Jawahar Lal Nehru in his Discovery of India , terms the revolt of 1857 as essentially a feudal uprising, though there were some nationalistic elements in it. So it was not only a sepoy Mutiny. V. D. Savarkar believed it to be the first war of Indian independence.
According to Stanley Wolpert, it was far more than a mutiny, yet much less than a war of independence.
Unity across region and religion
It was characterised by Hindu-Muslim unity. Unity between different regions also existed. Rebels in one part of the country helped people fighting in other areas. The revolt should be seen as the first nationalist struggle in India for independence from foreign rule.

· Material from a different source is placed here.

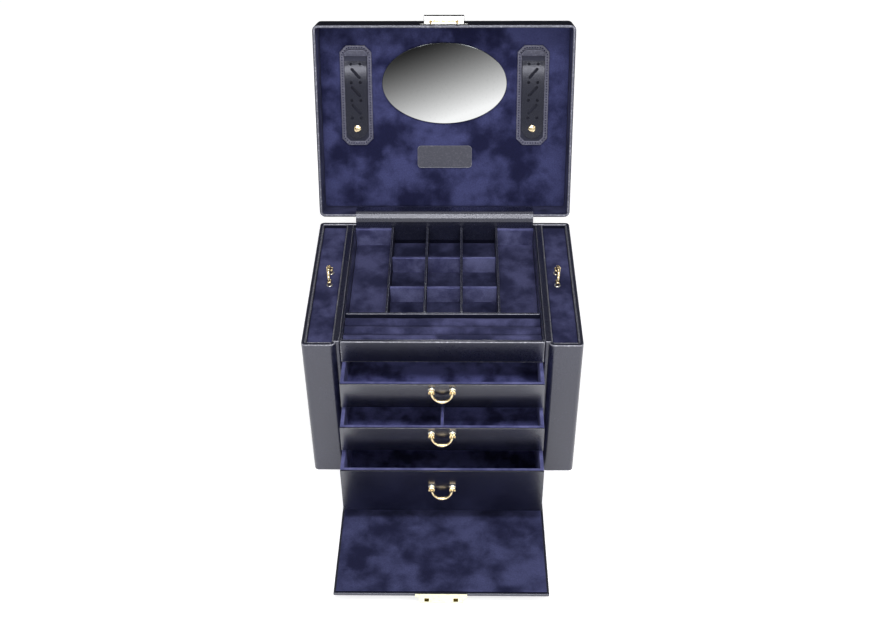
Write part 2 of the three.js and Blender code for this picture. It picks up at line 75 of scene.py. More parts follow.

However, the rebel forces were unable to inspire a sense of unity among Indian population during the revolt which is reflected in the fact that a large number of people sided with the British in the war or did not participate in the war at all. Also different section of society had different motives for participating in the uprising. A common agenda among them could not be evolved.
Different grievances, Common foe
The Revolt of 1857 was not one movement but many. The majority of the rebels consisted of the sepoys who were discontented with the discrimination they faced in the service in the British army. The civilian population who joined the sepoys turning the revolt into an uprising against the British consisted of different class viz. peasants, Zamindars, artisans, traders, local rulers etc.
This civilian population consisting of different classes also had different grievances. For example, while the peasants were angered by exploitative land levies and losing their lands under permanent settlement system, Zamindars resented the British for taking away their titles and lands on their own whims. Similarly artisans and traders suffered under British regime due to exploitative economic and mercantilist policies. The local rulers were looking for personal gains and resented the British for annexing their states.
However, all these classes of Indians were fought together against a common foe. There is no doubt that the revolt of 1857 was the first time that soldiers of the Indian army recruited from different communities, Hindus and Muslims, and civilians including landlords and peasants etc., had come together in their opposition to the British. It also provided the necessary foundation for the later successful anti-colonial struggles against the British.
The debate over the nature of 1857 continues to rage mainly because of its unique position in Indian history It was not only the first widespread resistance to British rule but it also brought about fundamental changes in relations between the rulers and the ruled.
It was indeed, as the British called it, a mutiny of the sepoys, but when it spread among civilians involving different sections, it assumed the character of a civil rebellion or revolt. And since the aim of the revolt was to overthrow alien rule, we discern in it an unconscious and sudden manifestation of national feeling or sentiment.
Thus we can say that, the revolt of 1857 definitely had some seeds of nationalism and anti-imperialism and it was much more than a mutiny of disgruntled sepoys which is reflected in the widespread participation of the civilian population. However, one cannot go so far to call it a war of independence.